Exercise —
Starting from the line that contains "anchor_bar(tuft_hole_d * 2, anchor_clearance);", copy every line exactly until the line that contains "staple-set bristle tufts.", which is also included.

Information supplied —
Begin

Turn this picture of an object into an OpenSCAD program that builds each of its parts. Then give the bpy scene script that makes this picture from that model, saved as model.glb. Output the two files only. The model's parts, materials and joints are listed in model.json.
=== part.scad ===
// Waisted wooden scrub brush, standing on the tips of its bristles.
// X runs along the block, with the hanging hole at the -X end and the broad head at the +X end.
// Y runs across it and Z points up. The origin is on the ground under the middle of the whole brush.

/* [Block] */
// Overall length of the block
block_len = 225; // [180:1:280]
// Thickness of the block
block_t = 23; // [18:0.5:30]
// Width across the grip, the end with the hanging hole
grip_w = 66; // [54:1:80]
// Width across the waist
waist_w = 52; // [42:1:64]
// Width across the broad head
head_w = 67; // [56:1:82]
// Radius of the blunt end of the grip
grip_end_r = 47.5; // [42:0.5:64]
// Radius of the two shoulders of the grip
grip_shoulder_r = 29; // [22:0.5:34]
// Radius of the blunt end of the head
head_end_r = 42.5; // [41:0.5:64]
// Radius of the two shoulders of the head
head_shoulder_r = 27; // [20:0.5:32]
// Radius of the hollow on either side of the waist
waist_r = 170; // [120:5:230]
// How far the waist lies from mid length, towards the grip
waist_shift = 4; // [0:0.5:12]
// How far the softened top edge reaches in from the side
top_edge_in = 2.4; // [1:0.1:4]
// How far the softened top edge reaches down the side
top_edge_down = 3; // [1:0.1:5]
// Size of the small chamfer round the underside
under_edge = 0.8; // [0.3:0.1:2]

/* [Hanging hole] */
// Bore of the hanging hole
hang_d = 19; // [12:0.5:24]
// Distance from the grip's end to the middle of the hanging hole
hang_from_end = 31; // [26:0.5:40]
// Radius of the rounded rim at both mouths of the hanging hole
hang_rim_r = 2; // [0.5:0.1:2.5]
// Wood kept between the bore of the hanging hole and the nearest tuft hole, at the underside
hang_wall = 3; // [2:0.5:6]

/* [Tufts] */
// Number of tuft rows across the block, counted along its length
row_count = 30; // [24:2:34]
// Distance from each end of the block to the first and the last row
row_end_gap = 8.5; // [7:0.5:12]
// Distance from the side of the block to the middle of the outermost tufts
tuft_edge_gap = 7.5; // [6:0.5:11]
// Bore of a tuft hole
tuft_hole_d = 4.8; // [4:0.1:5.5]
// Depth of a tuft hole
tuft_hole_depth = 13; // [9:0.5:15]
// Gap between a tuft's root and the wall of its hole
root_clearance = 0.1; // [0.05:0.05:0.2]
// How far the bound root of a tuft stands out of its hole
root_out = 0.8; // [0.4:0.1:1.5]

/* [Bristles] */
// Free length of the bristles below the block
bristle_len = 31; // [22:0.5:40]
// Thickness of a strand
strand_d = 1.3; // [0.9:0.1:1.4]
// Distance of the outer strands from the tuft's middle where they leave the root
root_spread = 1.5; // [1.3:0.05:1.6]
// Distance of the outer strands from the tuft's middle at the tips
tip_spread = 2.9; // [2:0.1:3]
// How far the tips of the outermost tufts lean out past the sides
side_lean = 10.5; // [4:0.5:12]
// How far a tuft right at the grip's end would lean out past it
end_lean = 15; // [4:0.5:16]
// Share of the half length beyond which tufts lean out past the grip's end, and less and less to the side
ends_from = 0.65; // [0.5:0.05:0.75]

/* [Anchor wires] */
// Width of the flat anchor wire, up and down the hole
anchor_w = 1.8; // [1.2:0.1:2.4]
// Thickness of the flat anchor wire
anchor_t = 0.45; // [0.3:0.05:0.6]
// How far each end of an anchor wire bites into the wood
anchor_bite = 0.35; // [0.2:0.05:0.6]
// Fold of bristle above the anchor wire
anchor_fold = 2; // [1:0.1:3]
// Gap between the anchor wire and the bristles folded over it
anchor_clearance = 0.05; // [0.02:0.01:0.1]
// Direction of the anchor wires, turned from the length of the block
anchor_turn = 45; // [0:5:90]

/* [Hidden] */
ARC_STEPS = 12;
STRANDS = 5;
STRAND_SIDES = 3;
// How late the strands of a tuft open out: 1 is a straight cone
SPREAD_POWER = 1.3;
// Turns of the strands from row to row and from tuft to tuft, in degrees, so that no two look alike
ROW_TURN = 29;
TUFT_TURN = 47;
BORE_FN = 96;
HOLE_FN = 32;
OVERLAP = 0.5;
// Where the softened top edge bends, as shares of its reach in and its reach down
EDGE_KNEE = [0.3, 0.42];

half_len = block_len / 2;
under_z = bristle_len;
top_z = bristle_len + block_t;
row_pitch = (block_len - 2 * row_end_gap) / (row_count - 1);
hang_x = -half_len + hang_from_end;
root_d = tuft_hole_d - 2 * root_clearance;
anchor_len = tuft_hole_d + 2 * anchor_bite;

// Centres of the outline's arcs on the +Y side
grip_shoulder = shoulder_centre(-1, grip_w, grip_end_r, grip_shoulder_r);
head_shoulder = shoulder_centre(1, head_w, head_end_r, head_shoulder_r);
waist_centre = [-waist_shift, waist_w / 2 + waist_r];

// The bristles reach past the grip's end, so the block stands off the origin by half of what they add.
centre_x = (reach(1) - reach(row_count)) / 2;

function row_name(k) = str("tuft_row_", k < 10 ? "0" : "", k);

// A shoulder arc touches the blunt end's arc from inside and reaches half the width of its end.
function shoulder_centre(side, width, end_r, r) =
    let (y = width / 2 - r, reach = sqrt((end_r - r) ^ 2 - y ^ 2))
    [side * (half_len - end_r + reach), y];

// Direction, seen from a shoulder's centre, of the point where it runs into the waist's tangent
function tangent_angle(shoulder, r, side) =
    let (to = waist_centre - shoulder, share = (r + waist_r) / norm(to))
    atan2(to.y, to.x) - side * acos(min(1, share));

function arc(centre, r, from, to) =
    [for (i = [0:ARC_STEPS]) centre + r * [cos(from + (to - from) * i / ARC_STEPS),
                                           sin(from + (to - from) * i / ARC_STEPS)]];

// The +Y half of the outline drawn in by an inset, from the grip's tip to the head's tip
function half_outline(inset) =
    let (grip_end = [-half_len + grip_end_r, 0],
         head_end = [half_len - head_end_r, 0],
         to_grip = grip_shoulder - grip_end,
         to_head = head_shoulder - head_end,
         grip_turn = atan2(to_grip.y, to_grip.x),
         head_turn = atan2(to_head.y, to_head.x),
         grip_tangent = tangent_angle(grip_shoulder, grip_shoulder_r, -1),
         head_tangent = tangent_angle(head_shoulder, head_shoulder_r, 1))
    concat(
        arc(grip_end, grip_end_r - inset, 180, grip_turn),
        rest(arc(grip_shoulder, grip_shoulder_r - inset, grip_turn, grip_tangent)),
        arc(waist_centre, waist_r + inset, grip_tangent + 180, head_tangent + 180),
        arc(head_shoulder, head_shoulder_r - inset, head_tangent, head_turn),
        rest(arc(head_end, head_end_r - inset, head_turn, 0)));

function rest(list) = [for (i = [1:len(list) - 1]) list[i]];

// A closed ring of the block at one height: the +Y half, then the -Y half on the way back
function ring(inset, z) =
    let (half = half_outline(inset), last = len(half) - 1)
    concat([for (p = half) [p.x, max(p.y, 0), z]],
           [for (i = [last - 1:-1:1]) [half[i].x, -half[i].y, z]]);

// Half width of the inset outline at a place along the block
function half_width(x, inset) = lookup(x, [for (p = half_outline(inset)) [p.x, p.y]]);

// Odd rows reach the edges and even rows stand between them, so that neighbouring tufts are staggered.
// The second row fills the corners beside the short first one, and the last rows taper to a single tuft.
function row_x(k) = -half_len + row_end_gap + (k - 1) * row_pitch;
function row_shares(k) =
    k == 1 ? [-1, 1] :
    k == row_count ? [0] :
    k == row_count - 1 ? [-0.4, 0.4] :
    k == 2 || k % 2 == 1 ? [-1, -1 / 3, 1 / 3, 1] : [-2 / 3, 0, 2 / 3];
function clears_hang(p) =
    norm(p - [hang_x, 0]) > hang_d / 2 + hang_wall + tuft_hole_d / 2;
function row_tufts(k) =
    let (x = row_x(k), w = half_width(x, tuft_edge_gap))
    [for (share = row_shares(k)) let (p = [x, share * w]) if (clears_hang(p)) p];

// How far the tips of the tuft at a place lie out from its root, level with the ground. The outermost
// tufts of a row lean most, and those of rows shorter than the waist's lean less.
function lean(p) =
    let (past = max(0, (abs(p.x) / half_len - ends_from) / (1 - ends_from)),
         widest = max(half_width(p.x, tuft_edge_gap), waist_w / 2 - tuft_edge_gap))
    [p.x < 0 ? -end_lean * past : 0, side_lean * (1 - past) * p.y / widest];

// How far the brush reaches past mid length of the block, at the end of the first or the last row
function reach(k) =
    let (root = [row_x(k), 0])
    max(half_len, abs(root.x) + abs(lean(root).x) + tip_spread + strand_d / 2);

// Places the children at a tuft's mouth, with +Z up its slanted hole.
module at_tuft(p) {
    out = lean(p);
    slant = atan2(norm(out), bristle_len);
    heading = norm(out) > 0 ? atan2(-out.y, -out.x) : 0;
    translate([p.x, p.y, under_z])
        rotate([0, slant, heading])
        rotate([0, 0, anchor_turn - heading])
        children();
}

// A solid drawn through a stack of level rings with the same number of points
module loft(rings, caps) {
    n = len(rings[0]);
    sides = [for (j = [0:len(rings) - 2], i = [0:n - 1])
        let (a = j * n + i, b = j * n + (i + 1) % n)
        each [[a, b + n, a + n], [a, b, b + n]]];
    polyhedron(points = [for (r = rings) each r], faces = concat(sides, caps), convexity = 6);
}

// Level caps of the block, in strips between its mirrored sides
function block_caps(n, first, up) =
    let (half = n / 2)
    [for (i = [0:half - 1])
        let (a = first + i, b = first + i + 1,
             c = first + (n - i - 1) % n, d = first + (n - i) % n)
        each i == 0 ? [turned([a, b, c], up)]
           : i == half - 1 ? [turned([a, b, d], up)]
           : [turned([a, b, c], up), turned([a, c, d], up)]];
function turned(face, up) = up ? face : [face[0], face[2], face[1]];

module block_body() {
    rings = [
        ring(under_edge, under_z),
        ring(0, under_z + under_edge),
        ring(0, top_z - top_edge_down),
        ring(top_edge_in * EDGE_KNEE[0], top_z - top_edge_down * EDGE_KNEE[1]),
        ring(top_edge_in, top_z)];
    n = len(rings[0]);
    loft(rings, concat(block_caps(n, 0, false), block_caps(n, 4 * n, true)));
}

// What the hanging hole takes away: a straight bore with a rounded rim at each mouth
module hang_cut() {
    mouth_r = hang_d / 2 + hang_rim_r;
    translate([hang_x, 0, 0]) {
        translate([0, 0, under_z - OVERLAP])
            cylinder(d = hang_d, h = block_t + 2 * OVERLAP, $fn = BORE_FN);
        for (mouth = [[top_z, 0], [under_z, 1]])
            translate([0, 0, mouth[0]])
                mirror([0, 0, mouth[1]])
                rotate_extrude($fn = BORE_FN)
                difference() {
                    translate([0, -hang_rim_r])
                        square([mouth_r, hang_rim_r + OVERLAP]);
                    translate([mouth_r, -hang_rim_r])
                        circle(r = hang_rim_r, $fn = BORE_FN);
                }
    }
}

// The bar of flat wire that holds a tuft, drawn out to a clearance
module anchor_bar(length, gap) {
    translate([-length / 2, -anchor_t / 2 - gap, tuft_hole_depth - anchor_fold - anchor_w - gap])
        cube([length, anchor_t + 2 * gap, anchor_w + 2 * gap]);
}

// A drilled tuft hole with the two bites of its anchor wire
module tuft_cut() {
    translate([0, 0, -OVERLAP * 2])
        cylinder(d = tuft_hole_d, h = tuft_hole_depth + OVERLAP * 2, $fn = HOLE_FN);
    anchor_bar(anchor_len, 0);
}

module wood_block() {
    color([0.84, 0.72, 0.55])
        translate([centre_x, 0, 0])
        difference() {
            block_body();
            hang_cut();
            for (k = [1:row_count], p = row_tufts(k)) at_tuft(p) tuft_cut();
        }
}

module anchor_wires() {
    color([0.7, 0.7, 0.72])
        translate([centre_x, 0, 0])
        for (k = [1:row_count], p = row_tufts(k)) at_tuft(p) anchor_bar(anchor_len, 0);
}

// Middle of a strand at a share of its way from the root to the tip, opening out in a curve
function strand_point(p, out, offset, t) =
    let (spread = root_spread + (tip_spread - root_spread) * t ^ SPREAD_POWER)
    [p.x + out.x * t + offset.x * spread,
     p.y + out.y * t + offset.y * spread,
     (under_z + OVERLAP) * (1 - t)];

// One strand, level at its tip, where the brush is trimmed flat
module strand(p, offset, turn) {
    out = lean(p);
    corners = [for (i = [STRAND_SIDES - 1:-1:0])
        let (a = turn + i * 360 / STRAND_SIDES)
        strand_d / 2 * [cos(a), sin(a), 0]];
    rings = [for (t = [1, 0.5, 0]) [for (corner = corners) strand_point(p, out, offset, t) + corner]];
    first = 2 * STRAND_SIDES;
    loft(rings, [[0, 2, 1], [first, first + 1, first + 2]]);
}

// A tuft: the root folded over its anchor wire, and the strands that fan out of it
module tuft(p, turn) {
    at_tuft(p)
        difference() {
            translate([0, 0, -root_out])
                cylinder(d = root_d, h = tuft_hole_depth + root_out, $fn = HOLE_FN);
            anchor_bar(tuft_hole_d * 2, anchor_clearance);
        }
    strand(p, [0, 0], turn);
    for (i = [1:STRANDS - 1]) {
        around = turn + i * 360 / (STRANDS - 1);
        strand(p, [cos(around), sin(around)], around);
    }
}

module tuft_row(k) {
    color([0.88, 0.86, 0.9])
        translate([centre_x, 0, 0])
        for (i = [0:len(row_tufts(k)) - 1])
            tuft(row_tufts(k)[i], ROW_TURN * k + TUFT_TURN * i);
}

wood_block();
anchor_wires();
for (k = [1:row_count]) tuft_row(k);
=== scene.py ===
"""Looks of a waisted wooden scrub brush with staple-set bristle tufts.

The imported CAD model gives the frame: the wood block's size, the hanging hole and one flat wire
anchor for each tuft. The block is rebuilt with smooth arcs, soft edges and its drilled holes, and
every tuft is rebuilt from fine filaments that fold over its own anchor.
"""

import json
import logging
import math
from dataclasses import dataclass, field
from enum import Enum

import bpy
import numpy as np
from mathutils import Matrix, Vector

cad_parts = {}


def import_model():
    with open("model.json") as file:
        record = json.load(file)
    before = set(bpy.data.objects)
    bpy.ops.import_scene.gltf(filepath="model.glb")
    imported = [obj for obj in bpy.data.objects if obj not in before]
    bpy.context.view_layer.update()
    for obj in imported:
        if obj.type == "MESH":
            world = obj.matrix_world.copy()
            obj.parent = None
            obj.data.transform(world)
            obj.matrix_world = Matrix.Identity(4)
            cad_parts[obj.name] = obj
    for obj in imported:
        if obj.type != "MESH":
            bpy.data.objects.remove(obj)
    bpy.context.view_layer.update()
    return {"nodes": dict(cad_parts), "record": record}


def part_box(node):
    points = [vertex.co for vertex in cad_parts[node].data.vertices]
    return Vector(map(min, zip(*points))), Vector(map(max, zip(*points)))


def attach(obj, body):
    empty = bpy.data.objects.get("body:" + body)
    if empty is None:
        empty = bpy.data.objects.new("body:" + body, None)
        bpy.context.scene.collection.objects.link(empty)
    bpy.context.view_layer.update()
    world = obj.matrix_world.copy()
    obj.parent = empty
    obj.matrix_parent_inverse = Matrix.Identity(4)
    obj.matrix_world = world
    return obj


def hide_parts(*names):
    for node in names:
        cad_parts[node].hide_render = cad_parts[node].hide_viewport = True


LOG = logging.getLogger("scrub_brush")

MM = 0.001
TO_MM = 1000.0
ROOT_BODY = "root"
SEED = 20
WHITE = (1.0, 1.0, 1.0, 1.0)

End

Answer to this problem —
            anchor_bar(tuft_hole_d * 2, anchor_clearance);
        }
    strand(p, [0, 0], turn);
    for (i = [1:STRANDS - 1]) {
        around = turn + i * 360 / (STRANDS - 1);
        strand(p, [cos(around), sin(around)], around);
    }
}

module tuft_row(k) {
    color([0.88, 0.86, 0.9])
        translate([centre_x, 0, 0])
        for (i = [0:len(row_tufts(k)) - 1])
            tuft(row_tufts(k)[i], ROW_TURN * k + TUFT_TURN * i);
}

wood_block();
anchor_wires();
for (k = [1:row_count]) tuft_row(k);
=== scene.py ===
"""Looks of a waisted wooden scrub brush with staple-set bristle tufts.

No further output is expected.